A peine la grossesse entamée devons-nous répondre à la question « du projet de grossesse », puis du « projet » post-partum. Depuis le fameux discours d’Emmanuel Macron candidat, tout devrait être projet ?
Je ne me souviens pas d’avoir évoqué l’allaitement comme projet, comme objectif, j’ai simplement eu la chance de pouvoir allaiter mon enfant sans me poser de question, et finalement ma victoire ce n’est pas d’avoir allaité mon fils 2 ans et demi, c’est d’avoir su m’écouter, nous écouter.

Lors de son premier mois de vie, la pédiatre nous conseillait d’espacer les tétées de 3 heures à coup de Polysilane donné pour « le faire tenir ». Au bout de quelques jours, j’ai senti que quelque chose clochait et je me suis écoutée, épaulée par mon mari si attentif, aimant et bienveillant. Ma chance a été celle-là, celle d’avoir réussi à nous faire confiance et à laisser de côté les réveils, les conseils, le Polysilane pour reprendre nos bonnes tétées à volonté. Je n’ai aucune idée du nombre de tétées maximum qui nous guidait. Mon fils était simplement contre moi une bonne partie de la journée et j’allaitais comme j’aurais pris un verre d’eau, c’était tout à fait naturel.

Jusqu’à ses 6 mois, les regards étaient tous bienveillants. « Oh c’est bien d’allaiter, vous avez raison ». Bien-sûr, l’espacement des fameuses 3 heures (temps de vidange gastrique pour un enfant nourri au lait artificiel) revenait souvent, mais nous avons su ne pas y prêter attention. Je ne travaillais pas, j’étais étudiante à distance, ça a été une grande chance.
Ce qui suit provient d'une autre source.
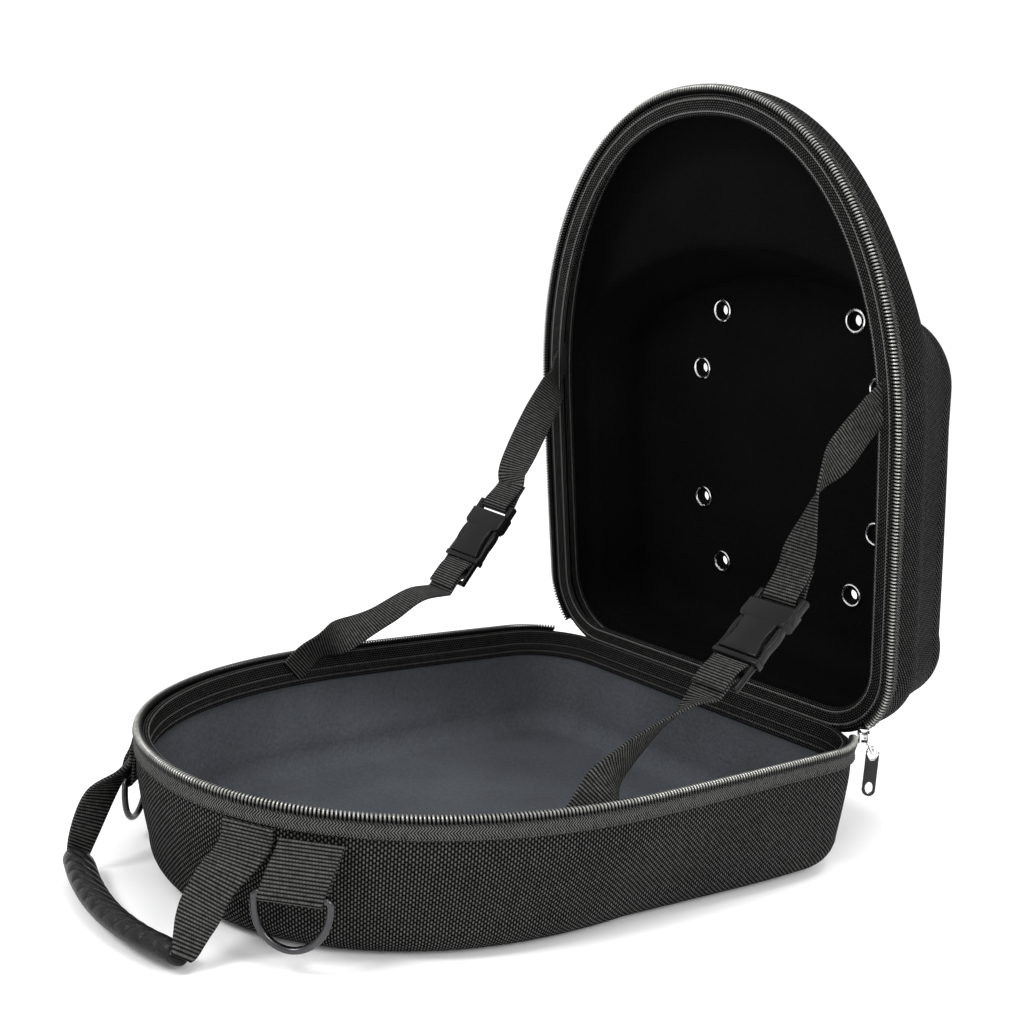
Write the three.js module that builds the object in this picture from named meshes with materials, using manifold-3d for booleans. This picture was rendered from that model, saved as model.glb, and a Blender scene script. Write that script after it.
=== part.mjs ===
// Open hat travel case: moulded hard shell, zip round the rim, stay straps, carry handle.
// Millimetres, +Z up, hinge toward +Y, nose and handle toward -Y. The floor is z = 0.
import * as THREE from 'three';
import Module from 'manifold-3d';

const wasm = await Module();
wasm.setup();

// Case outline at the zip line
const CASE_LENGTH = 340;
const CASE_WIDTH = 272;
const SIDE_BOW = 2.5;
const WIDEST_FROM_HINGE = 160;
const HINGE_CORNER = 43;
const NOSE_EXPONENT = 2.13;
const CORNER_STEPS = 4;
const SIDE_STEPS = 3;
const NOSE_STEPS = 8;

// Shell and lining
const CLEARANCE = 0.3;
const SHELL_WALL = 2.6;
const ROUND_STEPS = 4;
const LINING_WALL = 0.8;
const RIM_TOP = 2.7;
const BAND_DEPTH = 11;

// Base half
const BASE_DEPTH = 68.5;
const BASE_FLOOR_RADIUS = 17.8;
const BASE_DRAFT_POWER = 1.25;
// along: share of the length from the hinge, inset: share of the base's depth
const BASE_DRAFT = [
  { along: 0, inset: 0.064 },
  { along: 0.206, inset: 0.116 },
  { along: 0.47, inset: 0.295 },
  { along: 0.735, inset: 0.2 },
  { along: 1, inset: 0.164 },
];

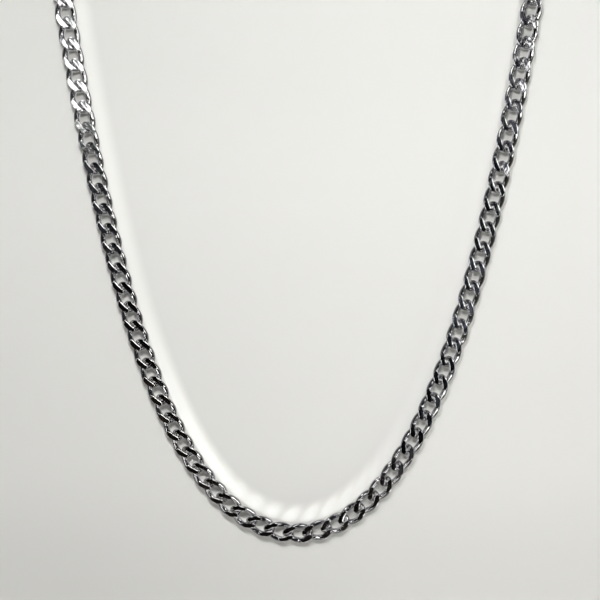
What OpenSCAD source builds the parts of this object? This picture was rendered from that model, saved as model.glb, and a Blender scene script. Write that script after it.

Combien de femmes ont la possibilité, le temps, le mari présent, pour s’écouter, se faire confiance, observer leur enfant ?

Par pitié, le choix d’allaiter ou pas n’est pas toujours évident mais une fois pris respectons-le. Qu’il entrave vos vies, vos regrets, vos joies ne nous regarde pas.

Devenir parent c’est aussi apprendre que rien n’est inné que tout évolue et que l’on s’adaptera mais surtout écouter et s’écouter, sans jugement, sans regard réprobateur.
Aujourd’hui je tâche de cacher le moindre morceau de peau qui dépasserait de mon chemisier, je demande à mon fils de remonter mon t-shirt dès qu’il a terminé « un côté ». Quelle image je lui donne de l’allaitement, le goût de la honte de nourrir son enfant ? Je fais tout pour qu’il ne s’aperçoive de rien, qu’il ne perçoive ni ma gêne ni mon agacement mais forcément quand sa grand-mère nous demande de cesser les tétées publiquement en sa présence, ce que nous respectons, nous ne pouvons nous empêcher de nous justifier de chacune d’entre elles.

J’ai toujours souhaité tout contrôler dans ma vie, anticiper pour mieux m’adapter. L’allaitement est la seule chose qui je fasse sans me poser de question, à la demande, dans la douceur, une parenthèse dans nos rythmes de vie parfois effréné.
Laissez-nous le savourer sans vous offusquer, avec ou sans bout de peau qui, grand Dieu, dépasserait. Regardez plutôt l’échange qui se créée, le regard de l’enfant satisfait, les caresses de sa mère, et les « c’est bon maman » pleins de tendresse. Est-ce si difficile à voir ? A saisir ? Est-ce que vraiment, j’entrave la pudeur requise par ces quelques minutes durant lesquelles il est possible de voir, sur un banc, dans un square, un morceau de peau nourricier ?

Le sein est sexuel, les bouches aussi et pourtant qui ne s’attendrirait pas devant un baiser volé sur le quai d’une gare, surtout après l’épidémie qui nous en a empêchés ?

La tendresse peut-elle détrôner la pudeur ?

L’alimentation peut-elle envoyer vaciller la pudeur le temps d’une tétée ?

Les freins à l’allaitement sont si nombreux, pourrions-nous en faire voler au moins un ? Pourrions-nous cesser de nous juger ?

A ceux qui se sont offusqués de nos tétées, la prochaine fois que nous croiserez (dépêchez-vous il demande de moins en moins « Ney-ney »), pourriez-vous observer ses petits pieds, ses mains potelées, mes caresses sur ses cheveux, et son saut du banc pour vite aller jouer une fois rassasié? Qui sait, cela pourrait même vous décrocher un rictus au coin des lèvres, et nous laisser savourer notre petit instant de bonheur avant qu’il grandisse si vite qu’il me demande dans 20 ans s’il a été allaité ou non.